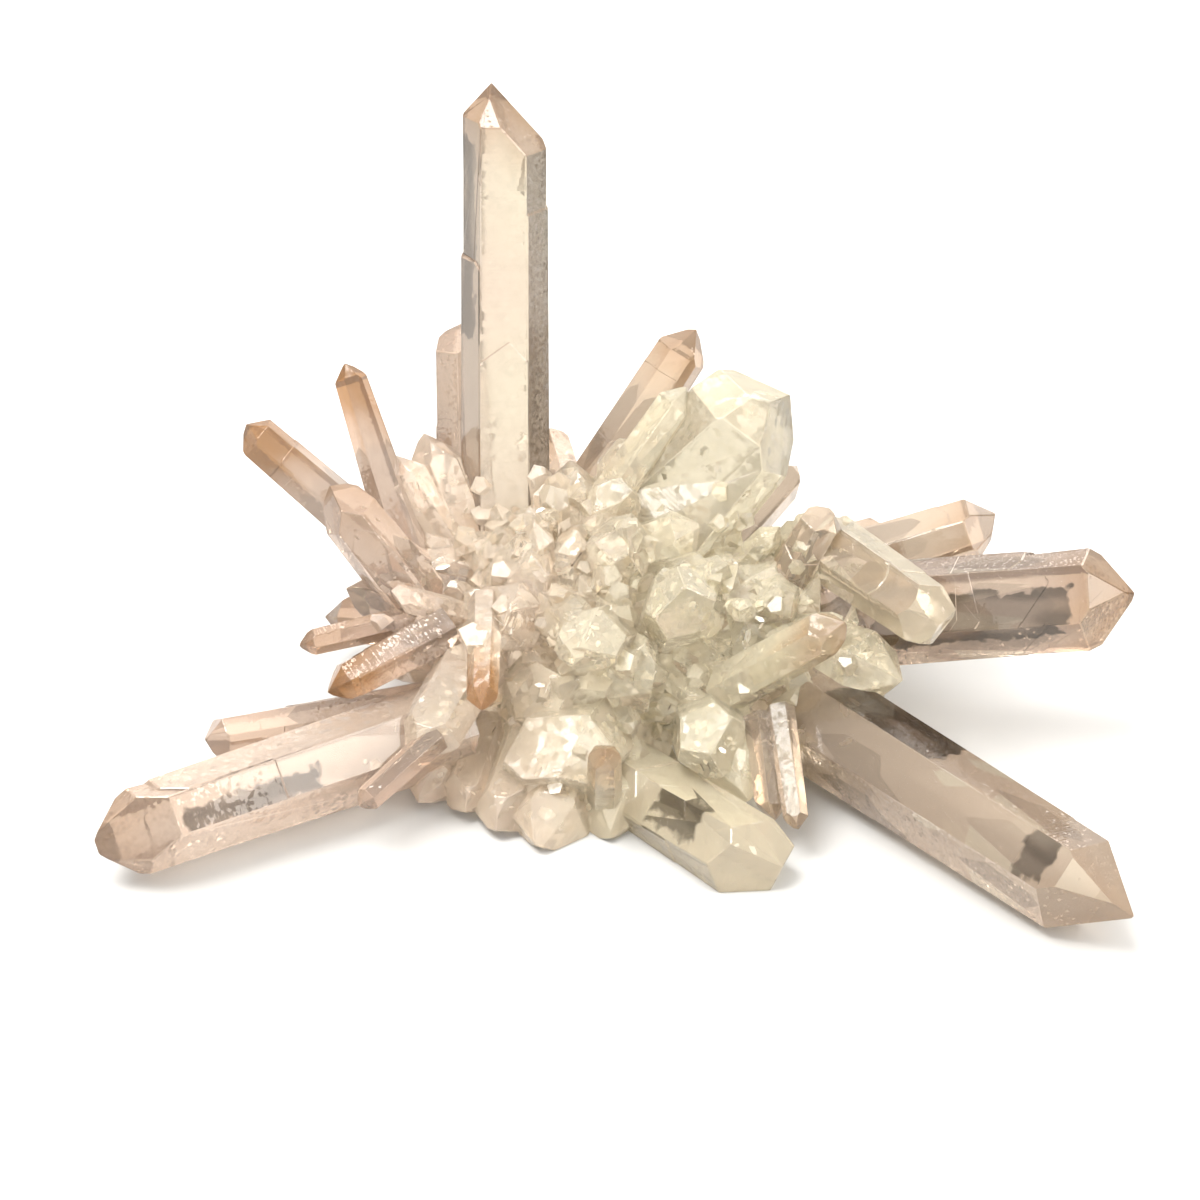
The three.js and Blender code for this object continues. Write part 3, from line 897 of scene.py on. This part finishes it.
class QUARTZ_OT_cluster(bpy.types.Operator):
    """Grow the cluster: its points, blocks, crowds and small crystals, joined and cut off flat"""

    bl_idname = "quartz.cluster"
    bl_label = "Cluster"

    def execute(self, context):
        settings = context.scene.quartz_cluster
        chance = seeded(5)
        crystals = grow_main()
        crystals += [crowd_crystal(FILLERS, i, chance) for i in range(FILLERS["count"])]
        stepped = [crystal for crystal in crystals[:len(POINTS)] if crystal.width > STEPS["least width"]]
        for crystal in stepped:
            crystals += terraces(crystal, chance)
        shapes = [crystal.mesh(settings.edge_wear * min(1, crystal.width / WORN_WIDTH)) for crystal in crystals]
        bm = join("mass", shapes, range(len(crystals)))
        small = [
            stud(root, tip, width, chance)
            for root, tip, width in small_rows(bm, settings.small_crystals, chance)
        ]
        marks = range(len(crystals), len(crystals) + len(small))
        crystals += small
        bm = join("studded", [crystal.mesh(0) for crystal in small], marks, bm)
        cut_base(bm)
        keep_largest(bm)
        lay_growth(bm, crystals)
        piece = link("quartz_crystals", bm)
        piece.data.materials.append(quartz_material(settings))
        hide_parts(NODE)
        return {"FINISHED"}


# Dark needle inclusions: each end across and up the best side as it's seen, and thickness, in millimetres.
NEEDLES = [
    ((-3.3, 3.9), (-2.1, 5.5), 0.22),
    ((11.6, -18.9), (12.0, -19.7), 0.13),
    ((12.4, -18.8), (12.7, -19.6), 0.12),
    ((7.9, -12.6), (8.2, -12.0), 0.14),
    ((-12.4, -15.2), (-12.0, -14.6), 0.12),
]
NEEDLE_RISE = 0.00004


class QUARTZ_OT_needles(bpy.types.Operator):
    """Set the few dark needles that lie just under the mass's surface"""

    bl_idname = "quartz.needles"
    bl_label = "Needles"

    def execute(self, context):
        body = bpy.data.objects.get("quartz_crystals")
        if body is None:
            raise RuntimeError("The cluster has to be grown before its needles are set")
        shape = bmesh.new()
        shape.from_mesh(body.data)
        tree = BVHTree.FromBMesh(shape)
        eye = standing((0, 0, EYE_DISTANCE))
        bm = bmesh.new()
        for start, end, thick in NEEDLES:
            ends = []
            for across, up in (start, end):
                way = (standing((across, up, 0)) - eye).normalized()
                hit = tree.ray_cast(eye, way)[0]
                if hit is None:
                    raise RuntimeError("A needle misses the cluster")
                ends.append(hit - way * NEEDLE_RISE)
            middle = (ends[0] + ends[1]) / 2
            axis = ends[1] - ends[0]
            rod = bmesh.ops.create_cone(
                bm, cap_ends=True, segments=6, radius1=thick * MM / 2, radius2=thick * MM / 4, depth=axis.length,
            )
            turn = axis.to_track_quat("Z", "Y").to_matrix().to_4x4()
            bmesh.ops.transform(bm, matrix=Matrix.Translation(middle) @ turn, verts=rod["verts"])
        shape.free()
        bmesh.ops.recalc_face_normals(bm, faces=bm.faces)
        piece = link("dark_needles", bm)
        piece.data.materials.append(speck_material("dark needle", *NEEDLE))
        return {"FINISHED"}


# Studio lights: place, aim, size, power and colour.
LIGHTS = {
    "key": ((-0.35, -0.12, 0.95), (0, 0, 0.02), (0.6, 0.6), 15.0, (1.0, 0.98, 0.95)),
    "fill": ((0.7, -0.3, 0.4), (0, 0, 0.02), (0.4, 0.5), 4.0, (1.0, 0.96, 0.9)),
    "back": ((0.2, 0.8, 0.5), (0, 0, 0.03), (0.8, 0.4), 3.0, (1.0, 0.99, 0.97)),
}
# The studio's own glow, from and to along each way, with the glow at both ends.
GLOW_SIDEWAYS = (0.4, 0.9, 1.0, 0.45)
GLOW_FRONT = (-0.3, -0.9, 1.0, 1.5)
GLOW_UP = (-0.1, 0.9, 0.8, 1.75)
GLOW_COLOUR = (1.0, 0.985, 0.96, 1)
FLOOR = {"Base Color": (0.52, 0.52, 0.515, 1), "Roughness": 0.8}
FLOOR_SIZE = 3.0
FLOOR_DROP = 0.0001
SENSOR = 36
NEAREST = 0.01


def area_light(name, place, aim, size, power, colour):
    """A soft rectangle of light."""
    data = bpy.data.lights.new(name, "AREA")
    data.shape = "RECTANGLE"
    data.size, data.size_y = size
    data.energy = power
    data.color = colour
    lamp = bpy.data.objects.new(name, data)
    lamp.location = place
    lamp.rotation_euler = (Vector(aim) - Vector(place)).to_track_quat("-Z", "Y").to_euler()
    bpy.context.scene.collection.objects.link(lamp)


class QUARTZ_OT_stage(bpy.types.Operator):
    """Set the plain pale floor, the soft studio light and the camera"""

    bl_idname = "quartz.stage"
    bl_label = "Stage"

    def execute(self, context):
        scene = context.scene
        bm = bmesh.new()
        bmesh.ops.create_grid(bm, x_segments=1, y_segments=1, size=FLOOR_SIZE)
        mesh = bpy.data.meshes.new("floor")
        bm.to_mesh(mesh)
        bm.free()
        floor = bpy.data.objects.new("floor", mesh)
        floor.location.z = -FLOOR_DROP
        scene.collection.objects.link(floor)
        pale = bpy.data.materials.new("pale floor")
        tree = nodes_of(pale)
        shader = node(tree, "ShaderNodeBsdfPrincipled", FLOOR)
        node(tree, "ShaderNodeOutputMaterial", {"Surface": shader.outputs[0]})
        floor.data.materials.append(pale)

        world = bpy.data.worlds.new("studio")
        world.use_nodes = True
        tree = world.node_tree
        tree.nodes.clear()
        way = node(tree, "ShaderNodeTexCoord").outputs["Generated"]
        aim = node(tree, "ShaderNodeSeparateXYZ", {0: way}).outputs
        sideways = ramp(tree, maths(tree, "ABSOLUTE", aim["X"]), *GLOW_SIDEWAYS)
        front = ramp(tree, aim["Y"], *GLOW_FRONT)
        glow = maths(tree, "MULTIPLY", ramp(tree, aim["Z"], *GLOW_UP), sideways)
        glow = maths(tree, "MULTIPLY", glow, front)
        sky = node(tree, "ShaderNodeBackground", {"Color": GLOW_COLOUR, "Strength": glow})
        node(tree, "ShaderNodeOutputWorld", {"Surface": sky.outputs[0]})
        world.cycles.sampling_method = "NONE"
        scene.world = world
        for name, light in LIGHTS.items():
            area_light(name, *light)

        data = bpy.data.cameras.new("camera")
        data.sensor_width = SENSOR
        data.lens = SENSOR * EYE_DISTANCE / PICTURE_WIDTH
        data.clip_start = NEAREST
        camera = bpy.data.objects.new("camera", data)
        camera.location = standing((0, 0, EYE_DISTANCE))
        camera.rotation_euler = (-OUTWARD).to_track_quat("-Z", "Y").to_euler()
        scene.collection.objects.link(camera)
        scene.camera = camera
        scene.view_settings.view_transform = "Standard"
        scene.cycles.max_bounces = 8
        scene.cycles.diffuse_bounces = 2
        scene.cycles.use_light_tree = False
        return {"FINISHED"}


class QUARTZ_PT_panel(bpy.types.Panel):
    """Buttons for each piece of the cluster"""

    bl_label = "Quartz Cluster"
    bl_idname = "QUARTZ_PT_panel"
    bl_space_type = "VIEW_3D"
    bl_region_type = "UI"
    bl_category = "Quartz"

    def draw(self, context):
        settings = context.scene.quartz_cluster
        for name in ("edge_wear", "small_crystals", "veils", "cream", "blush", "champagne", "iron", "painted_shade"):
            self.layout.prop(settings, name)
        for operator in OPERATORS:
            self.layout.operator(operator.bl_idname)


OPERATORS = (QUARTZ_OT_stage, QUARTZ_OT_cluster, QUARTZ_OT_veils, QUARTZ_OT_needles)
CLASSES = (ClusterSettings, *OPERATORS, QUARTZ_PT_panel)


def register():
    for cls in CLASSES:
        bpy.utils.register_class(cls)
    bpy.types.Scene.quartz_cluster = PointerProperty(type=ClusterSettings)


def unregister():
    del bpy.types.Scene.quartz_cluster
    for cls in reversed(CLASSES):
        bpy.utils.unregister_class(cls)


def main():
    register()
    bpy.ops.quartz.stage()
    bpy.ops.quartz.cluster()
    bpy.ops.quartz.veils()
    bpy.ops.quartz.needles()


if __name__ == "__main__":
    main()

### To be done:
Looking at the material above, please copy exactly every line from its first line through the line containing "the cluster: its", with both ends included and nothing else.

### Response:
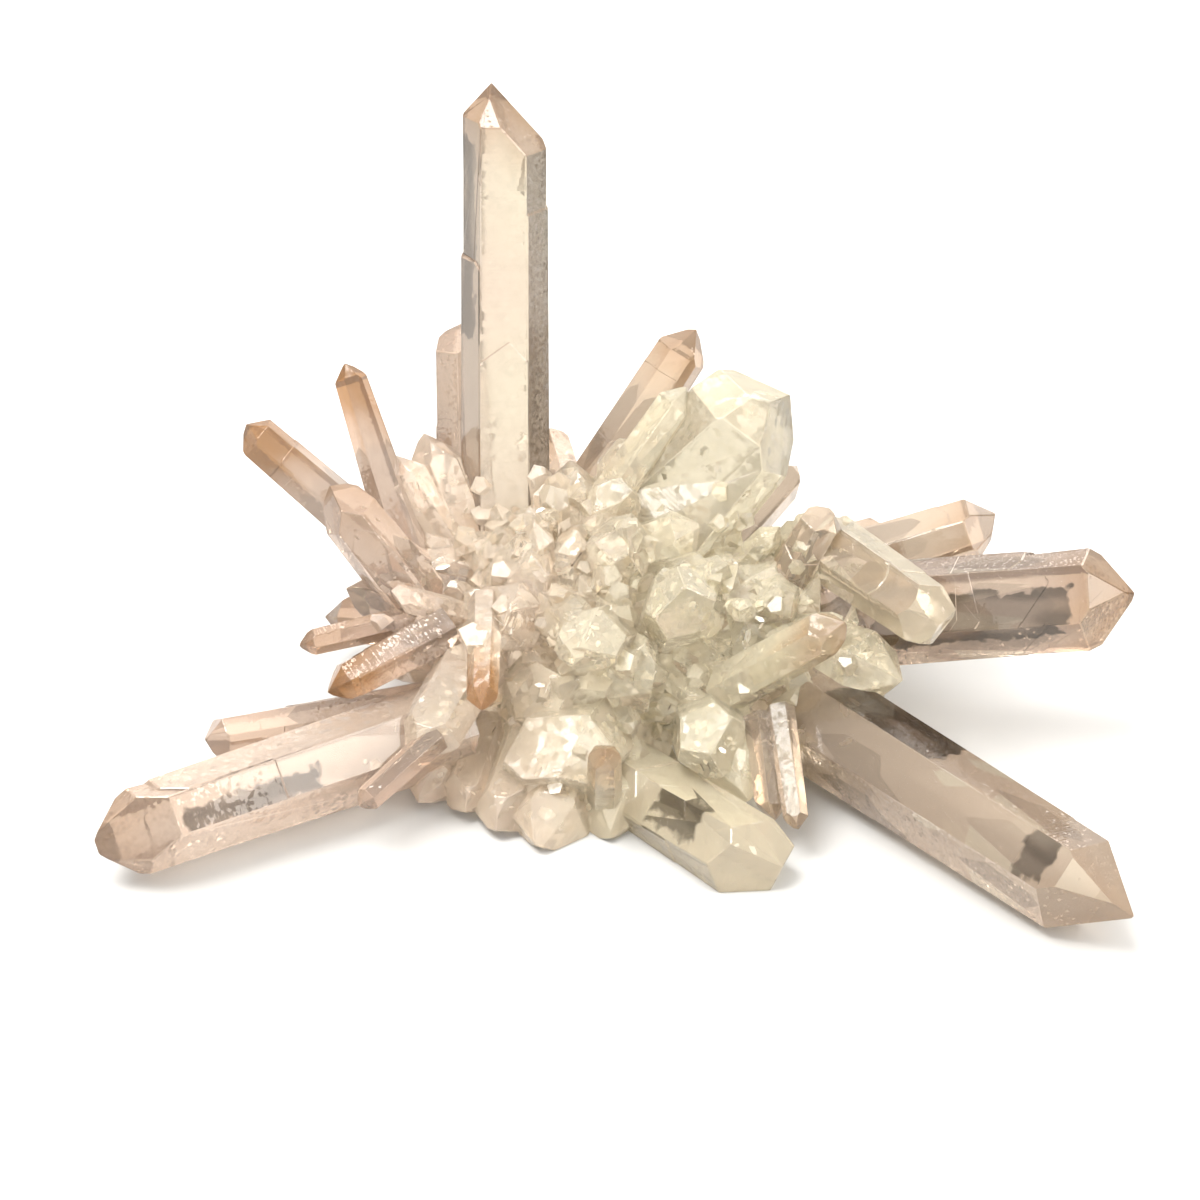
The three.js and Blender code for this object continues. Write part 3, from line 897 of scene.py on. This part finishes it.
class QUARTZ_OT_cluster(bpy.types.Operator):
    """Grow the cluster: its points, blocks, crowds and small crystals, joined and cut off flat"""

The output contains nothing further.